Hacker News new | past | comments | ask | show | jobs | submit login

Especially in a world where so much data now "lives" in the cloud. Between my dropbox, github, google photos, etc. Very little of my data only lives on a hard drive. The stuff that does lives on a Synology NAS and is mirrored to S3 Glacier weekly.



NAS mirrored to S3 Glacier. How much does it cost?


In my experience this is very cheap. I take it the parent is not retrieving from Glacier often/ever, which is where the significant costs go. It's a decent balance for disaster recovery.

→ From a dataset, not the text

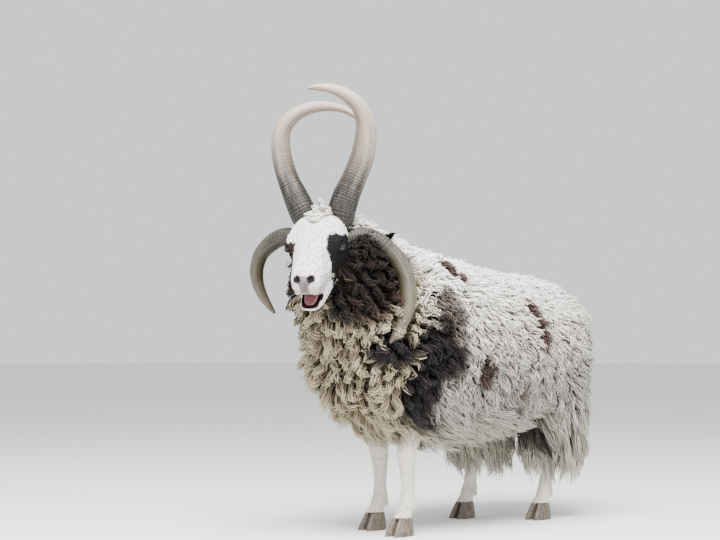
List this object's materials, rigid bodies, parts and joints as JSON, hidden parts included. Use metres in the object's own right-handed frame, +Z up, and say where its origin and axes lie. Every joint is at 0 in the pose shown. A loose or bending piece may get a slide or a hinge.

I sync my photos to S3 (a mix of raw and jpeg, sidecar rawtherapee files) across a few devices so Glacier is prohibitively expensive in this regard, but I still pay <$100 a year for more stuff than I could ever store locally.


I did the math, and for me Glacier is great for backups where homeowners insurance is likely to be involved in the restoral. It was ferociously expensive for anything less drastic.


I'm trying to figure out the costs. To back up my NAS at full capacity, I need 10TB of storage. Using S3 Glacier Deep Archive, that seems to cost $10/month per full backup image I keep. That's not bad.

What's confusing is that the calculator has "Restore Requests" as the # of requests, "Data Retrievals" as TB/month, but there's also a "Data Transfer" section for the S3 calculator. If I add 1 restore request for 10TB of data (eg: restoring my full backup to the NAS), that adds about $26 for that month. Totally reasonable.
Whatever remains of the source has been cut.